Today, we now open every single convening with a powerful presentation by Sonia Jacobs-Dow, Executive Director of St. Croix Landmarks Society, who roots our work in our Virgin Islands story, in our history of enslavement and rebellion and resilience. Through repetition, repetition, repetition, we are sensitizing our local stakeholders and a growing roster of national partners to our story, which is deepening our NPC conversations and consciousness. While we still have a long way to go on this journey of healing and understanding, the openness with which we collectively discuss race may serve as a model for the rest of the community and beyond.

At one of our (now annual) retreats, one of our guests, who proclaimed himself to be ‘a white guy from the mid-west,’ affirmed that our convening is one of the most progressive and transparent conversations on race he has ever participated in. He was mostly awed by the raw humanity of it that enabled people of diverse backgrounds and races to sit unified in a collective and shared space of Truth and Justice. We are indeed proud of the climate we have nurtured and the safe space we have held for honest discourse on race long before the pandemic and tragic murder of George Floyd. Our hope is that these conversations will deepen in the weeks and months ahead.

Over the past several weeks, since the brazen public lynching of George Floyd on May 25th, like many people around the country and the world, St. Croix Foundation has spent a considerable amount of time reflecting on the meaning of this moment for those of us in the field of Philanthropy and for us as Virgin Islanders. We’ve contemplated how the issues being laid bare for the world surrounding racial injustice and systemic inequities have led to a disproportionate loss of Black lives due to COVID-19; how police violence has led to an overwhelming loss of Black lives for decades in America; and how broken systems have exacerbated educational disparities for our children and enabled disparate investment in the social infrastructure of Black communities like ours.

That our educational systems are underfunded; that our schools serve as a pipeline to the criminal justice system, manifesting in one of the highest per-capita homicide rates in the nation; that the largest oil refinery in the entire world just happened to be built on one of the smallest, most remote, under-represented, and predominantly Black depots in all of America… these are not coincidences. Undeniably, the same racial, environmental, and economic injustices adjoin Black people in the Virgin Islands to Black people in America and beyond. While there are some superficial differences relative to our majority local Black leadership and our majority Black demographics, the systems that undergird every aspect of our lives are the same as those in mainland Black and Native American communities. Their fight is our fight.
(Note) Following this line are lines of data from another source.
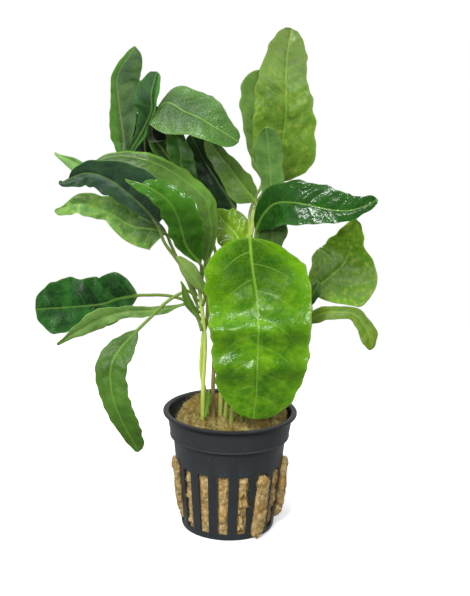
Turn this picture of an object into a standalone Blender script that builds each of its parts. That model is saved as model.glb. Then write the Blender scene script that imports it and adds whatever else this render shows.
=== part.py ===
"""Potted lake cress in metres, Z up: a slotted net pot with a rockwool plug, eight stems
and their leaves. The pot stands on z = 0 with its axis on Z, and the viewer is on the -Y side."""
import math

import bmesh
import bpy
from mathutils import Vector

MM = 0.001

# Pot, in millimetres
POT_HEIGHT = 50.0
LIP_RADIUS = 27.5
LIP_HEIGHT = 1.8
COLLAR_TOP_RADIUS = 25.7
COLLAR_FOOT_RADIUS = 24.2
COLLAR_FOOT_Z = 39.4
BODY_TOP_RADIUS = 23.0
BODY_TOP_Z = 38.4
BASE_RADIUS = 19.2
BASE_ROUND = 1.0
WALL = 0.9
SEGMENTS = 48

SLOT_COUNT = 16
SLOT_TURN = 16.9
SLOT_FOOT_Z = 2.8
SLOT_TOP_Z = 28.6
SLOT_FOOT_WIDTH = 3.9
SLOT_TOP_WIDTH = 4.7
BASE_SLOT_COUNT = 8
BASE_SLOT = (7.0, 15.0, 3.0)

# Rockwool plug
GAP = 0.35
WOOL_CROWN_Z = 48.4
WOOL_EDGE_Z = 46.8
HOLE_FOOT_Z = 37.6
STRIP_GAP = 0.4
STRIP_INNER_RADIUS = 14.0
STRIP_DEPTH = 0.4
BULGES = {1: 2.8, 3: 4.2, 4: 4.6, 12: 2.0, 11: 2.4}

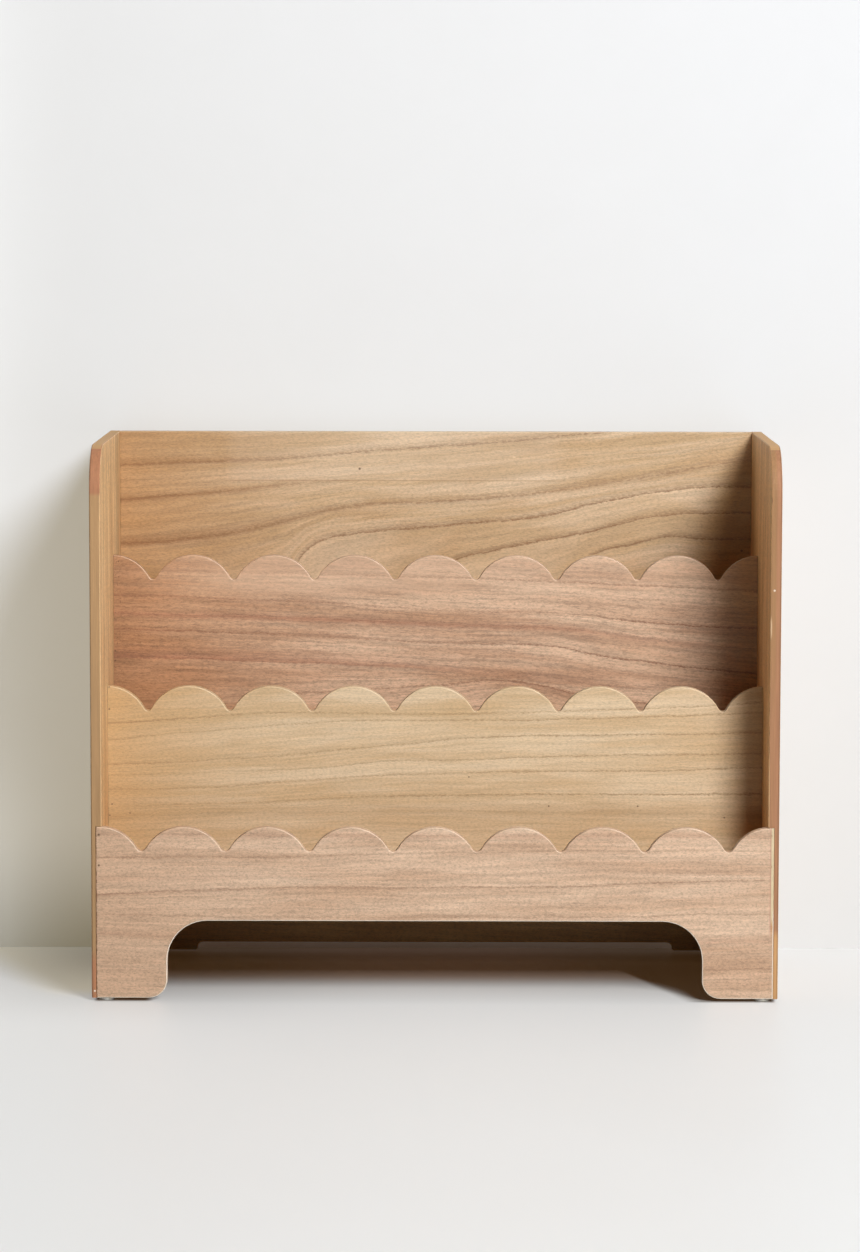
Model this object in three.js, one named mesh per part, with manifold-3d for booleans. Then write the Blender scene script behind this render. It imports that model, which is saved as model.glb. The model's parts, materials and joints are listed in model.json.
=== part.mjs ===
// Three-tier wooden book holder that shows the books' covers.
// Three scalloped boards, each higher and further back than the one before, stand between two
// side panels and a back panel. Behind each scalloped board lies the floor of a bin.
//
// Millimetres. X runs along the width, the front faces -Y, and +Z is up. The origin is at the
// middle of the width and of the depth, on the surface that the holder stands on.

import * as THREE from 'three';
import { mergeVertices } from 'three/addons/utils/BufferGeometryUtils.js';
import Module from 'manifold-3d';

const wasm = await Module();
wasm.setup();

// Overall sizes, and heights above the bottom edge of the boards
const overallWidth = 600;
const overallDepth = 250;
const backHeight = 482.5;
const frontCrest = 151;
const middleCrest = 266;
const upperCrest = 376;

// How far the middle and upper panels stand behind the front of the holder
const middleSetback = 75;
const upperSetback = 150;

// Boards
const sideThickness = 9.5;
const panelThickness = 9.5;
const floorThickness = 9.5;
const edgeRound = 0.8;
const glueLine = 0.2;
const sideCornerRadius = 42;

// Each floor lies this far below the crests of the panel in front of it
const lipHeight = 70;

// The front panel laps this much of each side panel's front edge
const lapWidth = 5.5;

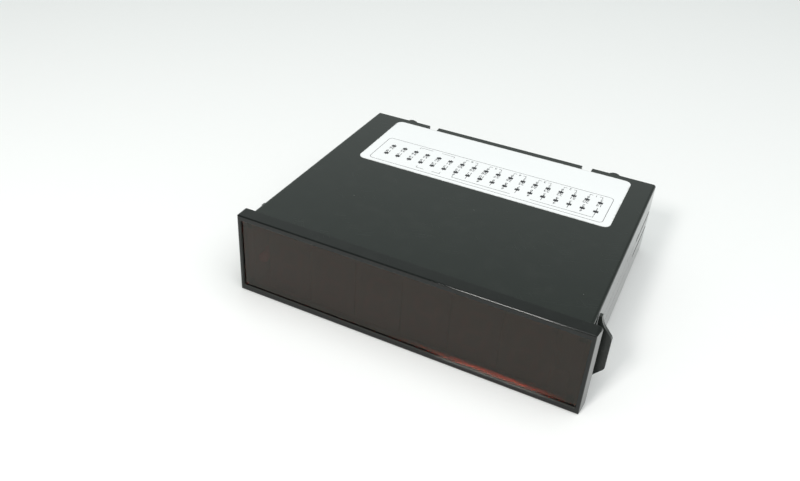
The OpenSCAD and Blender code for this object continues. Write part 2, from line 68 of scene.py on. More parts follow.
class Wire:
    """A shader value that Python's operators work on."""

    def __init__(self, graph: "Graph", socket: bpy.types.NodeSocket) -> None:
        """Wraps an output socket of a node in the graph."""
        self.graph = graph
        self.socket = socket

    def __add__(self, other: "Wire | float") -> "Wire":
        """Returns the sum."""
        return self.graph.maths("ADD", self, other)

    def __sub__(self, other: "Wire | float") -> "Wire":
        """Returns the difference."""
        return self.graph.maths("SUBTRACT", self, other)

    def __rsub__(self, other: float) -> "Wire":
        """Returns the difference from a number."""
        return self.graph.maths("SUBTRACT", other, self)

    def __mul__(self, other: "Wire | float") -> "Wire":
        """Returns the product."""
        return self.graph.maths("MULTIPLY", self, other)

    def __truediv__(self, other: "Wire | float") -> "Wire":
        """Returns the quotient."""
        return self.graph.maths("DIVIDE", self, other)

    def __rtruediv__(self, other: float) -> "Wire":
        """Returns a number divided by this value."""
        return self.graph.maths("DIVIDE", other, self)

    def __abs__(self) -> "Wire":
        """Returns the value without its sign."""
        return self.graph.maths("ABSOLUTE", self)

    def __gt__(self, other: "Wire | float") -> "Wire":
        """Returns 1 where this is greater, and 0 elsewhere."""
        return self.graph.maths("GREATER_THAN", self, other)

    def __lt__(self, other: "Wire | float") -> "Wire":
        """Returns 1 where this is less, and 0 elsewhere."""
        return self.graph.maths("LESS_THAN", self, other)

    __radd__ = __add__
    __rmul__ = __mul__

    def rise(self, low: float, high: float) -> "Wire":
        """Returns a smooth step.

        Args:
            low: The value at which the step starts.
            high: The value at which the step is complete; below low, the step falls.

        Returns:
            A value from 0 to 1.
        """
        settings = {"interpolation_type": "SMOOTHSTEP"}
        sockets = {"Value": self, "From Min": low, "From Max": high}
        return self.graph.out(self.graph.add("ShaderNodeMapRange", settings, sockets))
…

So, today as we collectively begin to build real understanding around that rallying declaration that Black Lives Matter, as Virgin Islanders, we must not only state that truth, we must stand in it as we excavate and interrogate its deepest meaning. St. Croix Foundation stands in that truth as well. As we have done for nearly 30 years, we also remain resolute in our commitment to advocate for and invest in fortified, resilient, and, most importantly of all, EQUITABLE Systems and accessible pathways to and through them.

All of us at the Foundation fundamentally believe that healing and evolution can come from shining a light on the interplay of Race, Power, and Privilege everywhere, even here. But, more specifically, for the field of Philanthropy, where high net worth often represents disproportional, sometimes unchecked power, Light and Courage must both be our tools!